OKLAHOMA CITY — In an emergency meeting, all three commissioners of the Oklahoma Tax Commission (OTC) voted to extend the deadline to pay Oklahoma income taxes from April 15, 2020, to July 15, 2020. The move came after the Internal Revenue Service (IRS) changed the deadline to pay federal income taxes from April 15 to July 15. The filing deadline has not changed.
In an OTC news release, Charles Prater, CPA, OTC chairman, stated, “We are following IRS guidelines and want to remind Oklahomans that due dates for other tax types, including sales and withholding taxes, remain the same.”
The IRS and OTC allow all individual and other non-corporate tax filers to defer up to $1 million of income tax payments due April 15, 2020, to July 15, 2020, without penalties or interest. Corporate taxpayers can defer up to $10 million of income tax payments.
While the decision to extend the payment deadline may be a relief for many, it’s not as impactful without an extension to file, according to many experts.

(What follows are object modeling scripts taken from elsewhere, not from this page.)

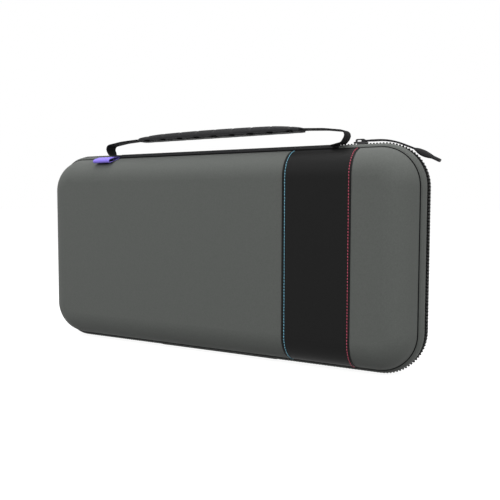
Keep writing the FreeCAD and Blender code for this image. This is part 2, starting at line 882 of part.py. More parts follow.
def seat_profile():
    """What the feet stand on: the strip over the bulged rim, the ribbon tag in front of it,
    and behind it the way that the slider needs."""
    cover = rim_cover(s.base_thickness)
    slider_way = plate_high + s.slider_play
    slider_edge = -(s.slider_width / 2 + s.slider_play)
    tag_top = tag_seat_height() + s.tag_ply_gap + s.tag_ply / 2
    tag_way = tag_top + s.strap_play
    front = -(s.handle_back + s.strap_width)
    deep = half_height - s.edge_reach
    ring = cover + [
        (cover[-1][0], tag_way),
        (front, tag_way),
        (front, deep),
        (0, deep),
        (0, slider_way),
        (slider_edge, slider_way),
        (slider_edge, cover[0][1]),
    ]
    return chain(ring)


def handle_grip():
    """Moulded grip: bowed along its length, drawn in at both ends, with cross notches on
    top, a seam line on each flank and the slot that the webbing runs through."""
    body = new_body("handle_grip")
    half = s.grip_length / 2
    side_view = sketch_on(body, "XZ_Plane", "grip_outline", "Sizes.handle_back")

    def at(x, rise):
        return Vector(*handle_at(x, s.strap_rise + rise), 0)

    shoulder = half - s.grip_taper
    sole = -s.grip_sole
    top = s.grip_height - s.grip_sole
    crown = top + s.grip_bow
    tip = s.grip_end_rise
    taper_x = half - s.grip_taper / 2
    taper_rise = (top + tip) / 2 + s.grip_taper_bow
    edges = [
        Part.Arc(at(shoulder, top), at(0, crown), at(-shoulder, top)),
        Part.Arc(at(-shoulder, top), at(-taper_x, taper_rise), at(-half, tip)),
        Part.LineSegment(at(-half, tip), at(-half, sole)),
        Part.LineSegment(at(-half, sole), at(half, sole)),
        Part.LineSegment(at(half, sole), at(half, tip)),
        Part.Arc(at(half, tip), at(taper_x, taper_rise), at(shoulder, top)),
    ]
    side_view.addGeometry(edges, False)
    block = pad(body, side_view, "Sizes.grip_width", "grip_block", both_ways=True)
    doc.recompute()
    flank = s.grip_width / 2
    long_edges = edges_where(
        block,
        lambda edge: abs(abs(edge.CenterOfMass.y + s.handle_back) - flank) < NEAR
        and edge.Length > s.grip_height,
    )
    bevel_edges(body, block, long_edges, "Sizes.grip_bevel", "grip_bevels")
    slot = sketch_on(body, "XZ_Plane", "grip_slot", "Sizes.handle_back")
    beyond = half + s.strap_lead
    slot_high = s.strap_thickness / 2 + s.grip_slot_play
    slot_corners = [(-beyond, -slot_high), (beyond, -slot_high)]
    slot_corners += [(beyond, slot_high), (-beyond, slot_high)]
    slot.addGeometry(
        chain([handle_at(x, s.strap_rise + rise) for x, rise in slot_corners]), False
    )
    pocket(body, slot, "Sizes.strap_width + 2 * Sizes.grip_slot_play", "slot", both_ways=True)
    seam = sketch_on(body, "YZ_Plane", "grip_seam")
    seam_z = half_height + s.strap_rise - s.seam_drop
    seam_edges = []
    for side in (-1, 1):
        outer = -s.handle_back + side * (s.grip_width / 2 + s.seam_depth)
        inner = -s.handle_back + side * (s.grip_width / 2 - s.seam_depth)
        seam_edges += chain(
            [
                (inner, seam_z),
                (outer, seam_z - 2 * s.seam_depth),
                (outer, seam_z + 2 * s.seam_depth),
            ]
        )
    seam.addGeometry(seam_edges, False)
    pocket(body, seam, "Sizes.case_length", "seams", both_ways=True)
    doc.recompute()
    whole = body.Shape.Volume
    notch = sketch_on(body, "XZ_Plane", "grip_notch", "Sizes.handle_back")
    bow_radius = (shoulder ** 2 + s.grip_bow ** 2) / (2 * s.grip_bow)
    for index in range(GRIP_NOTCHES):
        x = (index - (GRIP_NOTCHES - 1) / 2) * s.notch_pitch + s.notch_shift
        surface = crown - bow_radius + math.sqrt(bow_radius ** 2 - x ** 2)
        if abs(x) > shoulder:
            surface = top + (tip - top) * (abs(x) - shoulder) / s.grip_taper
        centre = at(x, surface - s.notch_depth + s.notch_radius)
        notch.addGeometry(Part.Circle(centre, Vector(0, 0, 1), s.notch_radius), False)
    pocket(body, notch, "2 * Sizes.grip_width", "notches", both_ways=True)
    doc.recompute()
    if body.Shape.Volume >= whole:
        raise RuntimeError("the notches of the grip cut nothing")


def tag_seat_height():
    """Height of the ribbon's middle line where it enters the crease."""
    return half_height - s.rim_lip_inset + s.tag_seat


def side_tag():
    """Ribbon folded over on itself and caught in the crease by both ends."""
    body = new_body("side_tag")
    outline = sketch_on(body, "YZ_Plane", "tag_outline", "Sizes.tag_left")
    back = crease_y + s.crease_groove / 3
    seat = tag_seat_height()
    run = [
        (back, seat),
        (back - s.tag_reach, seat - s.tag_droop),
        (back - s.tag_fold_reach, seat - s.tag_droop + s.tag_opening),
        (back - s.tag_bend_reach, seat + s.tag_bend_rise),
        (back, seat + s.tag_ply_gap),
    ]
    bends = (s.tag_fold_round, s.tag_fold_round, s.tag_upper_bend)
    outline.addGeometry(strip_outline(run, bends, s.tag_ply), False)
    pad(body, outline, "Sizes.tag_width", "tag_ribbon")


# Tray and its strap in the rear half
def rounded_block(body, name, half_x, half_y, radius, start, depth, cut=False):
    """A block or recess with rounded corners, its outline on a plane in front of the middle."""
    sketch = sketch_on(body, "XZ_Plane", name + "_outline", start)
    sketch.addGeometry(rounded_rectangle(half_x, half_y, radius), False)
    if cut:
        return pocket(body, sketch, depth, name, onward=True)
    return pad(body, sketch, depth, name)


def console_tray():
    """Moulded pan: a flange that fills the rim, the recess for the console with a rounded
    floor edge, and a finger scallop in the middle of each long side."""
    body = new_body("console_tray", turned=True)
    rim_reach = s.rim_wall + s.tray_play
    half_x = s.console_length / 2
    half_z = s.console_height / 2
    scallop_z = half_z + s.scallop_reach - s.scallop_radius
    rounded_block(
        body,
        "flange",
        half_length - rim_reach,
        half_height - rim_reach,
        s.corner_radius - rim_reach,
        "Sizes.tray_top",
        "Sizes.tray_wall",
    )
    rounded_block(
        body,
        "pan",
        half_x + s.tray_wall,
        half_z + s.tray_wall,
        s.console_corner + s.tray_wall,
        "Sizes.tray_top",
        "Sizes.tray_depth + Sizes.tray_wall",
    )

    def discs(name, radius):
        sketch = sketch_on(body, "XZ_Plane", name, "Sizes.tray_top")
        for side in (-1, 1):
            centre = Vector(0, side * scallop_z, 0)
            sketch.addGeometry(Part.Circle(centre, Vector(0, 0, 1), radius), False)
        return sketch

    bosses = discs("boss_outline", s.scallop_radius + s.tray_wall)
    pad(body, bosses, "Sizes.scallop_depth + Sizes.tray_wall", "bosses")
    recess = rounded_block(
        body,
        "recess",
        half_x,
        half_z,
        s.console_corner,
        "Sizes.tray_top",
        "Sizes.tray_depth",
        cut=True,
    )
    doc.recompute()
    floor_y = -(s.tray_top + s.tray_depth)
    inner = edges_where(recess, lambda edge: abs(edge.CenterOfMass.y - floor_y) < NEAR)
    inside = bevel_edges(body, recess, inner, "Sizes.tray_floor_bevel", "recess_bevel")
    doc.recompute()
    under_y = floor_y - s.tray_wall
    outer = edges_where(inside, lambda edge: abs(edge.CenterOfMass.y - under_y) < NEAR)
    even_wall = "Sizes.tray_floor_bevel + Sizes.tray_wall * (2 - sqrt(2))"
    bevel_edges(body, inside, outer, even_wall, "pan_bevel")
    scallops = discs("scallop_outline", s.scallop_radius)
    pocket(body, scallops, "Sizes.scallop_depth", "scallops", onward=True)


def hold_down_strap():
    """Elastic strap that lies across the tray and is fixed to its flange at both ends."""
    body = new_body("hold_down_strap", turned=True)
    reach = s.console_height / 2 + s.scallop_reach + s.holder_margin
    outline = sketch_on(
        body, "XZ_Plane", "holder_outline", "Sizes.tray_top - Sizes.holder_thickness"
    )
    half = s.holder_width / 2
    outline.addGeometry(
        chain([(-half, -reach), (half, -reach), (half, reach), (-half, reach)]), False
    )
    pad(body, outline, "Sizes.holder_thickness", "holder_web")


# What the lid holds
def card_panel():
    """Padded flap behind the pockets, sewn to the lower rim by a tape along its edge."""
    body = new_body("card_panel")
    rounded_block(
        body,
        "panel",
        s.flap_length / 2,
        s.flap_height / 2,
        s.flap_corner,
        "Sizes.flap_front",
        "Sizes.flap_thickness",
    )
    tape = sketch_on(
        body,
        "XZ_Plane",
        "tape_outline",
        "Sizes.flap_front + Sizes.flap_thickness / 2 - Sizes.flap_tape / 2",
    )
    bound_rectangle(
        tape,
        "-(Sizes.flap_length / 2 - Sizes.flap_corner)",
        "Sizes.flap_length / 2 - Sizes.flap_corner",
        "Sizes.rim_wall - Sizes.case_height / 2",
        "-Sizes.flap_height / 2 + Sizes.flap_tape",
    )
    pad(body, tape, "Sizes.flap_tape", "sewn_edge")


def card_pockets():
    """Two rows of card pockets on the panel, each mouth dipped for the thumb."""
    low = -(CARD_ROWS - 1) / 2 * s.card_row_spacing - s.card_row_height / 2
    y = -s.flap_front
    half = s.card_row_length / 2
    rows = []
    for row in range(CARD_ROWS):
        bottom = low + row * s.card_row_spacing
        mouth = bottom + s.card_row_height
        dip = mouth - s.card_notch / 2
        outline = [Vector(-half, y, bottom), Vector(-half, y, mouth)]
        for column in range(CARD_POCKETS):
            x = (column - (CARD_POCKETS - 1) / 2) * s.card_pitch
            outline.append(Vector(x - s.card_notch, y, mouth))
            outline.append(Vector(x - s.card_notch / 2, y, dip))
            outline.append(Vector(x + s.card_notch / 2, y, dip))
            outline.append(Vector(x + s.card_notch, y, mouth))
        outline += [Vector(half, y, mouth), Vector(half, y, bottom)]
        outline.append(outline[0])
        face = Part.Face(Part.makePolygon(outline))
        rows.append(face.extrude(Vector(0, s.card_row_thickness, 0)))
    item = doc.addObject("Part::Feature", "card_pockets")
    item.Label = "card_pockets"
    item.Shape = Part.makeCompound(rows)
    place(item)


def lid_pocket():
    """Mesh pocket against the inside of the lid, open along its upper edge."""
    body = new_body("lid_pocket")
    inner_face = "Sizes.case_depth / 2 - Sizes.wall - Sizes.mesh_depth"
    outline = sketch_on(body, "XZ_Plane", "mesh_outline", inner_face)
    half = "Sizes.mesh_length / 2"
    bound_rectangle(
        outline, "-" + half, half, "Sizes.mesh_low", "Sizes.mesh_low + Sizes.mesh_height"
    )
    pad(body, outline, "Sizes.mesh_depth", "mesh_block")
    space = sketch_on(body, "XZ_Plane", "mesh_space", inner_face + " + Sizes.mesh_wall")
    inner = "(Sizes.mesh_length / 2 - Sizes.mesh_wall)"
    bound_rectangle(
        space,
        "-" + inner,
        inner,
        "Sizes.mesh_low + Sizes.mesh_wall",
        "Sizes.mesh_low + Sizes.mesh_height + Sizes.mesh_wall",
    )
    pocket(body, space, "Sizes.mesh_depth", "mesh_opening", onward=True)


def pocket_binding():
    """Elastic binding along the mouth of the mesh pocket, on the inner side."""
    body = new_body("pocket_binding")
    offset = "Sizes.case_depth / 2 - Sizes.wall - Sizes.mesh_depth - Sizes.binding_thickness"
    outline = sketch_on(body, "XZ_Plane", "binding_outline", offset)
    half = "Sizes.mesh_length / 2"
    bound_rectangle(
        outline,
        "-" + half,
        half,
        "Sizes.mesh_low + Sizes.mesh_height - Sizes.binding_height",
        "Sizes.mesh_low + Sizes.mesh_height",
    )
    pad(body, outline, "Sizes.binding_thickness", "binding_strip")


def write_parts():
    """Checks every object and writes one file for each piece."""
    doc.recompute()
    for item in doc.Objects:
        if "Invalid" in item.State or "Error" in item.State:
            raise RuntimeError("%s did not build: %s" % (item.Label, item.State))
    os.makedirs("parts", exist_ok=True)
    for item in built:
        if item.Shape.isNull() or not item.Shape.isValid():
            raise RuntimeError("%s has no sound shape" % item.Label)
        item.Shape.exportStep("parts/%s.step" % item.Label)


front_shell()
moulded_shell("rear_shell", turned=True)
centre_band()
stitching("stitching_blue", s.band_left + s.stitch_inset)
stitching("stitching_red", s.band_left + s.band_width - s.stitch_inset)
zip_tape("zip_tape_front")
zip_tape("zip_tape_rear", turned=True)
zip_row("zip_teeth_front")
zip_row("zip_teeth_rear", turned=True)
spine_strip()
handle_base()
handle_strap()
handle_grip()
side_tag()
console_tray()
hold_down_strap()
card_panel()
card_pockets()
lid_pocket()
pocket_binding()
zip_slider()
pull_loop()
pull_grip()
write_parts()
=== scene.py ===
"""Looks of the portable game console case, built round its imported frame. The frame's lengths
are in metres; the pieces and patterns here are drawn in millimetres."""

import json
import math

import bmesh
import bpy
from mathutils import Matrix, Vector


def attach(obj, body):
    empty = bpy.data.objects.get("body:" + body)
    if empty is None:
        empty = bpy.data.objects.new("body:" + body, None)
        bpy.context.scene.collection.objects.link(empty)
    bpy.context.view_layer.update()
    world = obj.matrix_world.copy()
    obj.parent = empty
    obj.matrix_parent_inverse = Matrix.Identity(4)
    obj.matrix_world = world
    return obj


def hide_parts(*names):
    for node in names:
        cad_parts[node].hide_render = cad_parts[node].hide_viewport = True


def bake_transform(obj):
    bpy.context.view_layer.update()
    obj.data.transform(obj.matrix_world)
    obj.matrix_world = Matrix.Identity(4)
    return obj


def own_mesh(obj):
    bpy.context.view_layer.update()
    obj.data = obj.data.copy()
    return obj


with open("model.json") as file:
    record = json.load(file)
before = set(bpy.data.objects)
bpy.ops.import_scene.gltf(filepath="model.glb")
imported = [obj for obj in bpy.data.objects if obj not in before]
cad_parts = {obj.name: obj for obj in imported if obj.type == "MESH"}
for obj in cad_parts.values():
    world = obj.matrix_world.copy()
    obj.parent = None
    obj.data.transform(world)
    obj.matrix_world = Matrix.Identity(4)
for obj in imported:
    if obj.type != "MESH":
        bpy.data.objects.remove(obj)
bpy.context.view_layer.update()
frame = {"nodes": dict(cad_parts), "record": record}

MM = 0.001

# Colours, as sRGB hex values
SHELL_CLOTH = "#5c5f5c"
BAND_BLACK = "#1a1a1a"
# Painted shade of the creases, and black sewing thread
THREAD_AND_SHADE_BLACK = "#0e0e0f"
THREAD_BLUE = "#86cfea"
THREAD_RED = "#d4566e"
TAPE_BLACK = "#1a1a1b"
TEETH_BLACK = "#131314"
WEBBING_BLACK = "#111112"
BASE_GREY = "#262628"
GRIP_BLACK = "#29292b"
# Painted shade in the grip's dents
DENT_SHADE_BLACK = "#0c0c0d"
RIBBON_VIOLET = "#8f7bf2"
# Painted shade inside the ribbon's fold
RIBBON_FOLD_SHADE_VIOLET = "#2a2350"
LINING_BLACK = "#262628"
SLIDER_BLACK = "#1c1c1e"
RUBBER_BLACK = "#1d1d1f"
FLOOR_GREY = "#888888"
WHITE = "#ffffff"

# Share of a colour that is left where its shade pattern is at its darkest
SHADED = 0.72


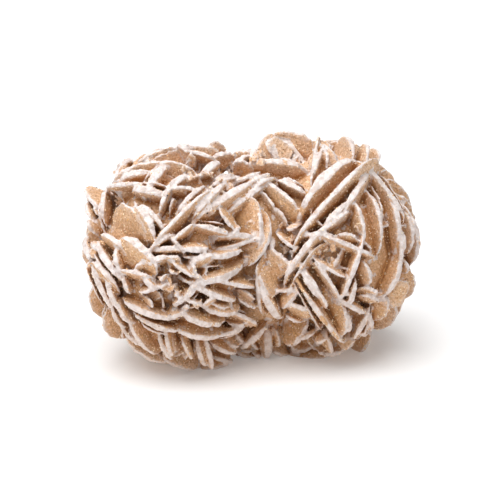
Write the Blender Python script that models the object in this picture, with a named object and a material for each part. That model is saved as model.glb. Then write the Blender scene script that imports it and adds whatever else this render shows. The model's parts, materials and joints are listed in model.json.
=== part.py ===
"""A gypsum sand rose: lens-shaped plates that grew into each other in two lobes, one natural solid.

Run it with blender --background --python part.py, or from Blender's text editor.
The constants are millimetres and degrees. The model is in metres, +Z up, +X along the two lobes,
its show side towards -Y, and its origin on the surface it rests on, below the middle of its box.
"""

import math
import random

import bmesh
import bpy
from mathutils import Matrix, Vector

MM = 0.001
NAME = "sand_rose"

# The lobes and the waist between them, as ellipsoids that the rims of the plates reach:
# centre and half sizes. The sandy mass that the plates stand on fills a share of each.
LEFT_LOBE = (Vector((-18.0, -4.0, 27.2)), Vector((23.5, 25.0, 28.4)))
RIGHT_LOBE = (Vector((19.5, 4.5, 27.4)), Vector((23.0, 25.0, 28.4)))
WAIST = (Vector((2.0, 1.0, 28.0)), Vector((17.0, 19.0, 25.7)))
LOBES = (LEFT_LOBE, RIGHT_LOBE, WAIST)
MASS_SHARE = 0.8
MASS_DETAIL = 2
# Below each lobe and below the waist the mass runs down to the worn patches that the rose rests on.
SOLES = (
    (Vector((-18.0, -4.0, 6.0)), Vector((9.5, 8.5, 7.0))),
    (Vector((19.5, 4.5, 6.0)), Vector((9.5, 8.5, 7.0))),
    (Vector((2.0, 3.0, 9.5)), Vector((12.5, 8.5, 9.8))),
)

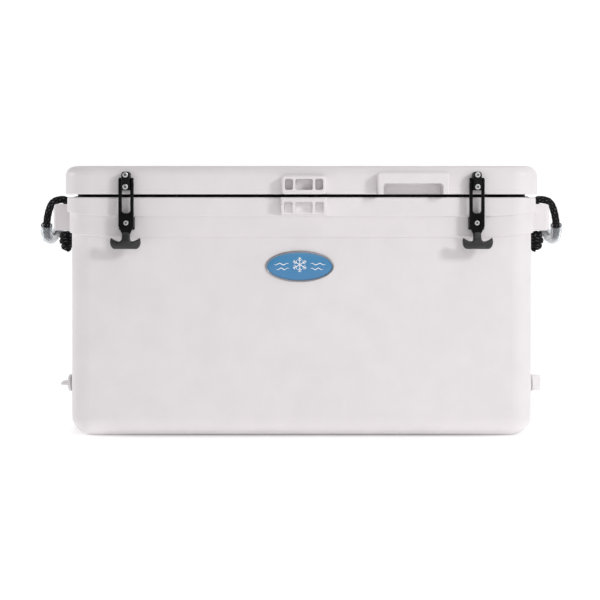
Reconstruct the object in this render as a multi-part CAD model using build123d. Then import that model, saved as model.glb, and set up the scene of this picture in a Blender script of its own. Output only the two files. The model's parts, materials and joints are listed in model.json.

Joshua Jenson, CPA, managing partner of Jenson & Company CPAs, P.C. in Edmond, said, “Typically anyone owing 2019 taxes would need to pay those taxes on or before April 15, 2020, to avoid penalties and interest, which start to accrue April 16, 2020. Extending the payment deadline does nothing to change the need to file returns by April 15, 2020, it simply means no penalties or interest will be assessed until July 16, 2020.”
Jenson said he is working to encoure leaders and, specifically, Secretary of the Treasury Steven Mnuchin, to extend the filing deadline as well.
“What I would like to see is the initial filing deadline moved to July 15, 2020, and the payment deadline moved to Oct. 15, 2020, which is also the extended due date for individual returns,” Jenson explained. “The main reason for this would be to allow CPA firms to have time to actually prepare tax returns.”
Jenson, who has a small staff home sick and is himself not feeling well, added, “I have the best clients ever, and all are expecting their returns done by April 15 because that’s normally when we complete their returns. If the filing deadline moved, all of them would be fine in allowing the returns to be completed by the new deadline. Furthermore, clients don’t like to learn an extension is being filed for their tax return.
“The IRS has left a multi-generational concern with taxpayers that by filing an extension it will lead to a flag, audit or IRS questions, which we know at this point is urban legend, but just casually stating ‘an extension can just be filed’ provides zero relief to CPAs in any way shape or form.”
He continued, “Again, it is simply ridiculous that when everything is shutting down, forced or elected, CPAs are expected to continue on without regard for their well-being or their staff’s. It is massively unfair, and I dare say rude.
“It just blows my mind the April 15 filing deadline is not being adjusted when literally everything is shutting down across America.”